The Packers are not going to stop Peterson, but if they can contain him—hold him around 125 or 150 yards—this game is in the bag.
The Packers need to be able to protect Rodgers. It's almost a random occurrence when they decide to block for him, because they have some talented pass protectors, but they don't always seem prepared for what defensive lines throw at them.
With any modicum of protection, Rodgers becomes a dual-threat who will pressure the Vikings defense to stay closer to the line of scrimmage. That's when Greg Jennings, James Jones and Jordy Nelson do their best work. It's passing to set up the pass, and it's worked for the Packers this season.

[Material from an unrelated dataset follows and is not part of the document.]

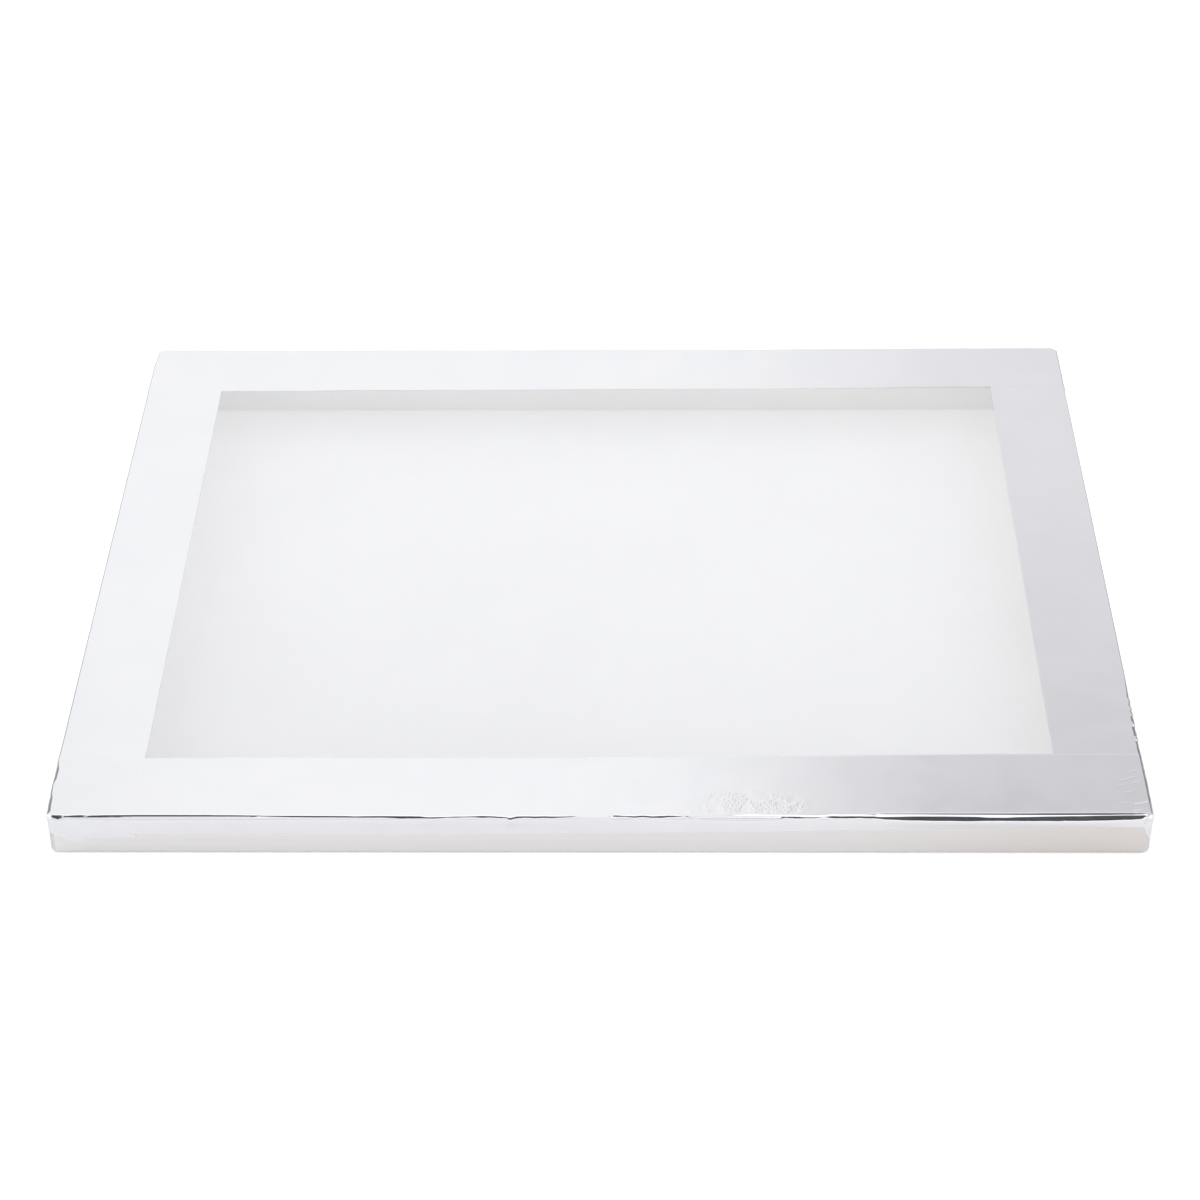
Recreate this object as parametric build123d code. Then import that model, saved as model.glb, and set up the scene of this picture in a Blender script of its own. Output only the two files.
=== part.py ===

The way these two teams have played this season this game could be decided by halftime. That is not to say it will be a blow out. Rather, both teams have units that are particularly built to play with a lead (Vikings offense, Packers defense) and it has shown this season. The Vikings are 9-1 when leading at halftime, while the Packers are 8-1 (lone loss was at Indianapolis). Those numbers are staggering, especially considering what the complements mean. The Vikings have come back once from a half time deficit all season, while the Packers have done it three times.
The biggest mismatch in favor of the Vikings’ defense exists in their talented edge rushers facing the young Packer tackles. Brian Robison, Jared Allen, and Everson Griffen combined for seven sacks, six hits, and 16 pressures in their two meetings with the Packers this season.